In fact, the Georgia
Bureau of Investigation told CNN on Thursday that DNA tests to try to
determine whose blood that was found no match. Lt. Stryde Jones, from
the sheriff's office, told CNN in May that the blood looked like it had
"been there for an extended period of time."
A pair of
orange-and-black gym shoes are found a few yards from the teen's body.
They had a substance that looked like blood, though investigators told
CNN that it was not -- which is why the shoes weren't collected for
potential evidence. Nor was a hooded sweatshirt a few feet away.
"I don't believe this
was an accident," said Harold Copus, an Atlanta private investigator who
looked at the death scene imagery. "I think this young man met with
foul play."
And Dr. Bill Anderson,
the private pathologist hired by Johnson's family who conducted the
second autopsy, found that Johnson had a blow to right side of his neck
"consistent with inflicted injury."
"I've never had a case
that I can recall where the prosecution actually was told that this may
well be a homicide -- the prosecution being the state, the police and so
forth -- and then they didn't bother prosecuting," said Anderson, from
Forensic Dimensions in Heathrow, Florida. "It's mystifying."

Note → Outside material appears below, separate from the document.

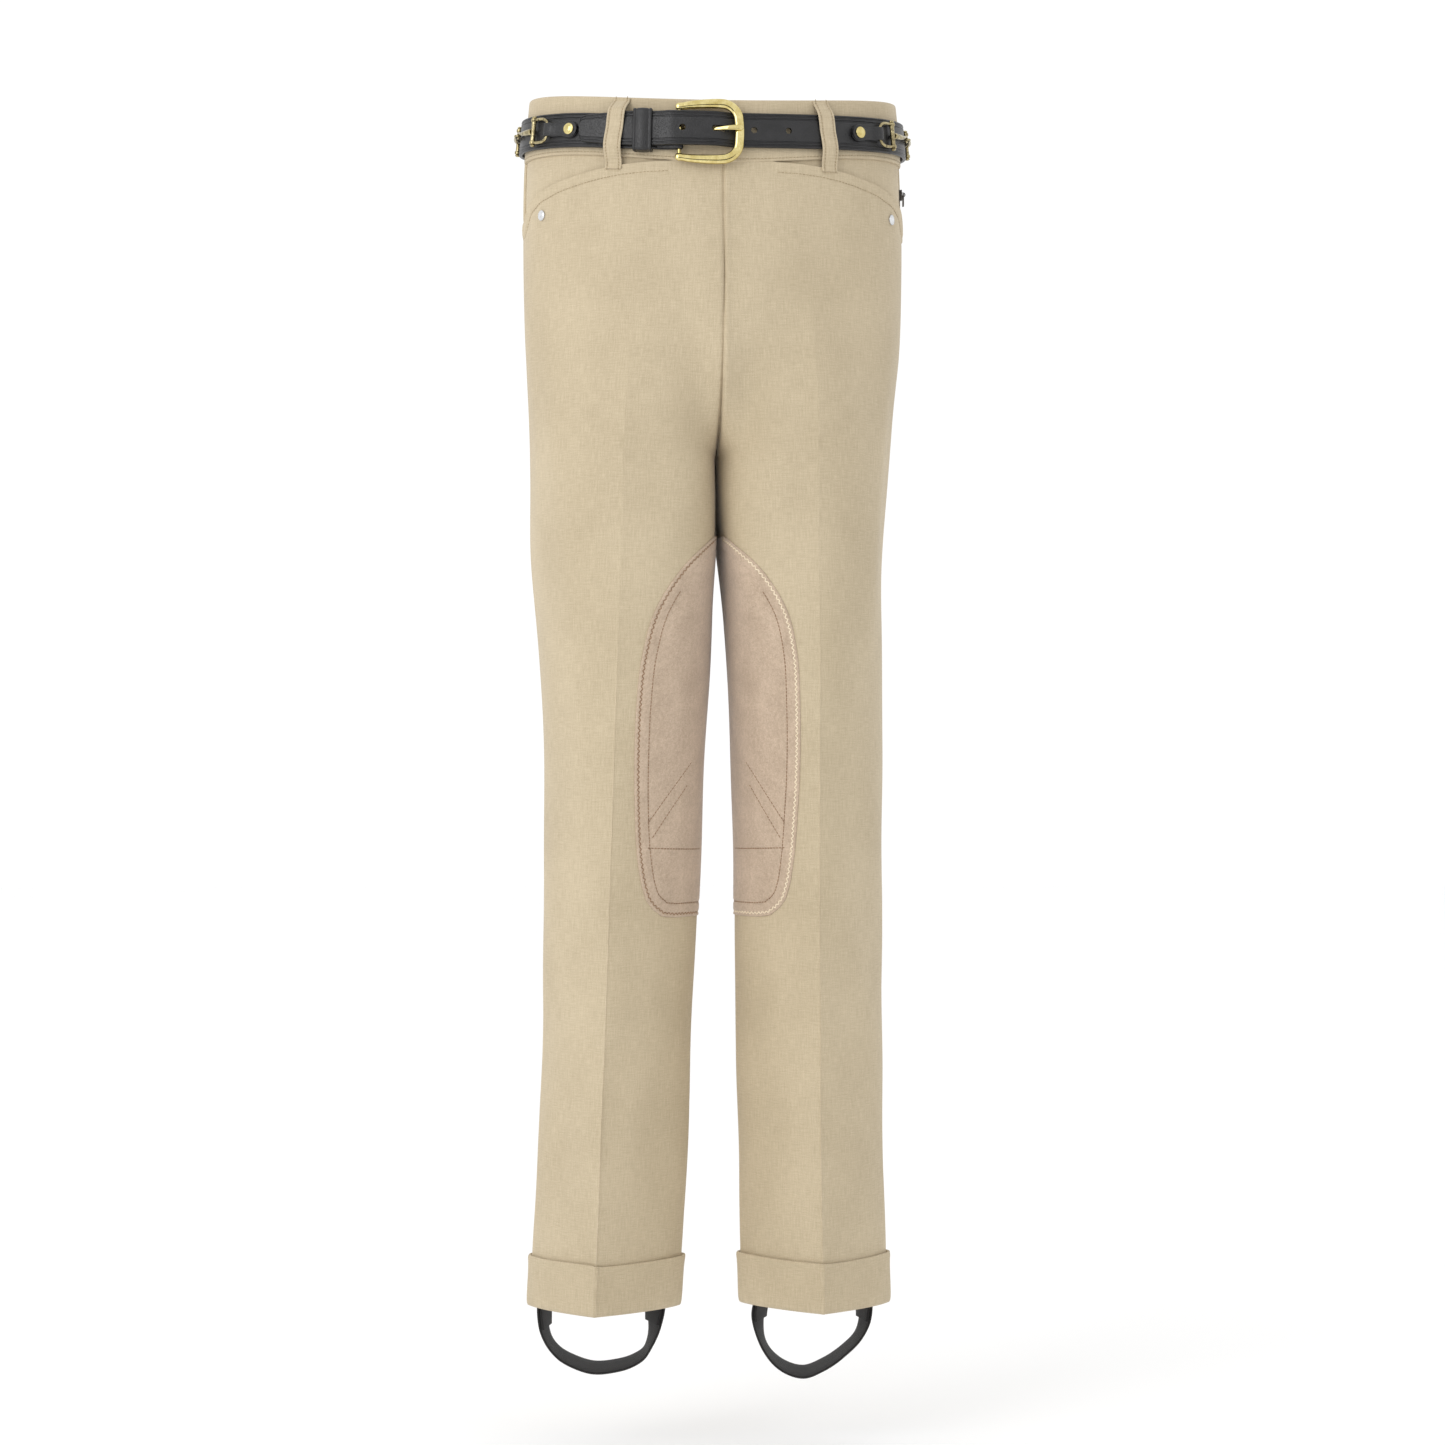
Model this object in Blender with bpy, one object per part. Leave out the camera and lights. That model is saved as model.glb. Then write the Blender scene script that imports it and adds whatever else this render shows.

Yet a number of official reports paint a different picture.
A January 25 report by
the Valdosta-Lowndes County Regional Crime Laboratory cited "no signs of
blunt force trauma on Johnson's face or body."
And the original autopsy results released by the Georgia Bureau of Investigation May 2 identified "no significant injuries."
Mother: We'll keep at it 'until we get justice'
So what is the truth?
The Johnson family says
one way to find out is through a coroner's inquest, a process in which a
panel -- after reviewing evidence and testimony -- decides on a cause
of death. They plan to file a lawsuit as early as next week to force the
district attorney to force such an inquest.
If this process ends
with a ruling Kendrick Johnson's death was a homicide, not an accident,
then authorities would logically reopen their investigation. And with
that, the Johnsons hope, they'll find out who is responsible.
Maybe then they'll see
the full surveillance footage from the school gymnasium that winter day,
which might show whether anyone else was there with Kendrick Johnson.
And maybe they'll find
out who stuffed newspaper in place of the teenager's internal organs.
GBI spokeswoman Sherry Lang said the organs were placed in Johnson's
body before it was sent to a funeral home. The funeral home's owner,
Antonio Harrington, wrote to the family that his firm never received the
teen's organs, claiming they were "discarded by the prosecutor."
Jacquelyn Johnson says the family is committed to keeping Kendrick's spirit alive.
They held a party this
week to mark what would have been his 18th birthday. And Jacquelyn
Johnson says she still talks to him, up in heaven, to "tell him that I
love him and I missed him."
Asked why she does, the mother said, "It just gives me more motivation to keep fighting for him -- until we get justice."
CNN's Victor Blackwell contributed to this report.